The effect of fluorine on clinopyroxene/melt trace-element partitioning

Abstract

The impact of fluorine on phase relations and clinopyroxene–melt element partitioning has been explored experimentally to better understand the effect of this halogen on the residual enrichment of the REE and HFSE during crystallisation of alkaline and peralkaline magmas. Clinopyroxene was grown from three $$\hbox {H}_2\hbox {O}$$-saturated synthetic glasses of tephriphonolite-to-phonolite composition in a rapid quench internally heated pressure vessel at 650–800 $$^\circ$$C and 200 MPa, with $$\Delta$$log $$f\hbox {O}_{{2}}$$ fixed to ca.

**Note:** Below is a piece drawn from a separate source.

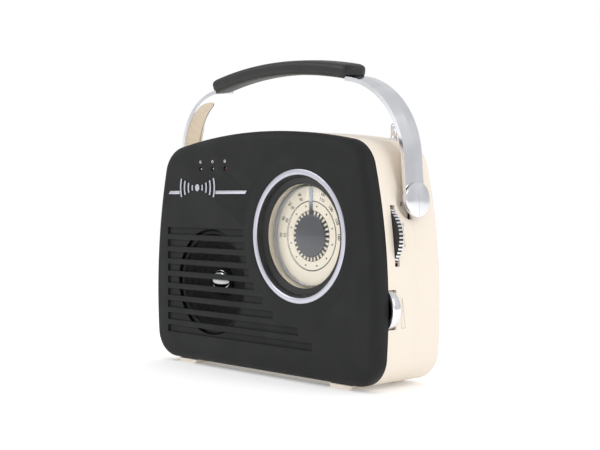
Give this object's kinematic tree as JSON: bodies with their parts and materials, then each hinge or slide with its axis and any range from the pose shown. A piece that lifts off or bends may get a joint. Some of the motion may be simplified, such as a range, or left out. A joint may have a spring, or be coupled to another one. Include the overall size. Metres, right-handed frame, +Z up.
{
  "type": "tabletop radio",
  "caption": "Portable tabletop radio with a round dial, slotted speaker front, edge wheels, swinging carry handle and pull-out aerial.",
  "frame": {"origin": "on the floor under the middle of the case", "axes": "+Z up, the front faces -Y, +X to the right of a person facing the front"},
  "size_m": [0.2824, 0.0779, 0.2603],
  "materials": {
    "cover_black": "soft-touch black, fine grain",
    "case_cream": "cream moulded plastic, satin",
    "bright_silver": "silver satin plating",
    "chrome": "bright plated plastic",
    "bezel_black": "black, satin gloss",
    "lens_clear": "clear moulded acrylic",
    "dial_cream": "printed dial card",
    "pointer_dark": "smoked plastic",
    "hub_grey": "dark grey, satin",
    "gear_plastic": "natural acetal",
    "steel": "plated steel",
    "grip_black": "soft black grip",
    "insert_cream": "cream strip",
    "board_brown": "paper laminate board",
    "board_green": "green board",
    "lamp_clear": "clear lamp bodies",
    "cell_wrap": "plain cell wrap",
    "cone_paper": "black paper pulp",
    "surround_rubber": "rolled rubber",
    "magnet_grey": "ferrite and plated yoke",
    "speaker_black": "black pressed steel",
    "ferrite": "ferrite",
    "copper": "enamelled copper wire",
    "iron": "varnished laminations",
    "black_plastic": "black moulded plastic",
    "aluminium": "extruded",
    "can_blue": "sleeved cans"
  },
  "bodies": {
    "case": {"front_cover": "cover_black", "main_case": "case_cream", "rear_cover": "case_cream", "batteries": "cell_wrap", "battery_springs": "steel", "battery_contacts": "steel", "dial_ring": "bright_silver", "dial_bezel": "bezel_black", "dial_lens": "lens_clear", "dial_plate": "dial_cream", "tuning_capacitor": "gear_plastic", "tuning_axle": "steel", "volume_pot": "steel", "band_switch_body": "steel", "speaker_frame": "speaker_black", "speaker_surround": "surround_rubber", "speaker_cone": "cone_paper", "speaker_dust_cap": "chrome", "speaker_magnet": "magnet_grey", "speaker_screws": "steel", "main_board": "board_brown", "board_screws": "steel", "power_amp": "black_plastic", "heat_sink": "aluminium", "filter_capacitors": "can_blue", "led_board": "board_green", "led_lamps": "lamp_clear", "ferrite_rod": "ferrite", "ferrite_coil": "copper", "rod_holders": "gear_plastic", "transformer_core": "iron", "transformer_coil": "copper", "mains_inlet": "black_plastic", "aux_jack": "black_plastic", "headphone_jack": "black_plastic", "case_screws": "steel", "trim_bar": "bright_silver", "feet": "case_cream", "pivot_bushes": "gear_plastic", "aerial_tube": "chrome"},
    "handle": {"handle_arms": "chrome", "handle_inserts": "insert_cream", "handle_grip": "grip_black", "pivot_caps": "chrome", "pivot_screws": "steel"},
    "tuning": {"tuning_wheel": "chrome", "tuning_pinion": "gear_plastic"},
    "dial": {"dial_pointer": "pointer_dark", "dial_hub_cap": "hub_grey", "dial_gear": "gear_plastic", "tuning_shaft": "steel"},
    "volume": {"volume_wheel": "chrome", "volume_screw": "steel"},
    "band_switch": {"band_switch_knob": "black_plastic"},
    "battery_door": {"battery_door": "case_cream"},
    "aerial_1": {"aerial_section_1": "chrome"},
    "aerial_2": {"aerial_section_2": "chrome"},
    "aerial_3": {"aerial_section_3": "chrome"},
    "aerial_4": {"aerial_section_4": "chrome", "aerial_tip": "chrome"}
  },
  "joints": [
    {"name": "handle_swing", "type": "hinge", "parent": "case", "child": "handle", "pos_m": [0, 0.0065, 0.1446], "axis": [1, 0, 0], "range_deg": [-95.5, 8]},
    {"name": "tuning_turn", "type": "hinge", "parent": "case", "child": "tuning", "pos_m": [0.1126, -0.014, 0.1156], "axis": [0, -1, 0], "range_deg": [-270, 270]},
    {"name": "dial_turn", "type": "hinge", "parent": "case", "child": "dial", "pos_m": [0.0526, -0.019, 0.1156], "axis": [0, -1, 0], "range_deg": [-90, 90]},
    {"name": "volume_turn", "type": "hinge", "parent": "case", "child": "volume", "pos_m": [0.1254, -0.02, 0.0625], "axis": [0, -1, 0], "range_deg": [-150, 150]},
    {"name": "band_select", "type": "slide", "parent": "case", "child": "band_switch", "axis": [1, 0, 0], "range_m": [-0.004, 0.004]},
    {"name": "battery_door_open", "type": "hinge", "parent": "case", "child": "battery_door", "pos_m": [0, 0.0372, 0.0126], "axis": [-1, 0, 0], "range_deg": [0, 80]},
    {"name": "aerial_pull_1", "type": "slide", "parent": "case", "child": "aerial_1", "axis": [0, 0, 1], "range_m": [0, 0.15]},
    {"name": "aerial_pull_2", "type": "slide", "parent": "aerial_1", "child": "aerial_2", "axis": [0, 0, 1], "range_m": [0, 0.15]},
    {"name": "aerial_pull_3", "type": "slide", "parent": "aerial_2", "child": "aerial_3", "axis": [0, 0, 1], "range_m": [0, 0.15]},
    {"name": "aerial_pull_4", "type": "slide", "parent": "aerial_3", "child": "aerial_4", "axis": [0, 0, 1], "range_m": [0, 0.15]}
  ],
  "couplings": [
    {"joint": "dial_turn", "follows": "tuning_turn", "ratio": -0.33333}
  ]
}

FMQ + 1. The fluorine content in the charges was varied and produced quenched melts from fluorine-free to 1.6 wt.% F. The experiments yield an assemblage of melt, fluid, sodic clinopyroxene, biotite, magnetite, ± K-feldspar, ± titanite, ± fluorite, and ± hiortdahlite (a Na-Ca-Ti-F sorosilicate). Addition of fluorine markedly increases the mode of biotite without significantly affecting the mode of clinopyroxene. Relative to fluorine-free compositions, experiments with 1.6 wt.% fluorine in the melt show a strong decrease in clinopyroxene–melt partition coefficients for the trivalent REE La–Dy and Y with a lesser decrease for the $$D_{\mathrm{HREE}}$$ and $${D_{\mathrm{HFSE}}}^{4+}$$. The diminished uptake of these metals by clinopyroxene may reflect changes to their speciation in the melt phase, consistent with the formation of REE-F complexes and with modifications to the medium-range structural environment around $$\hbox {HFSE}^{4+}$$ ions in the melt. An increase in the fluorine content of the melt will thus make the REE and $$\hbox {HFSE}^{4+}$$ progressively less compatible and, therefore, available for residual enrichment.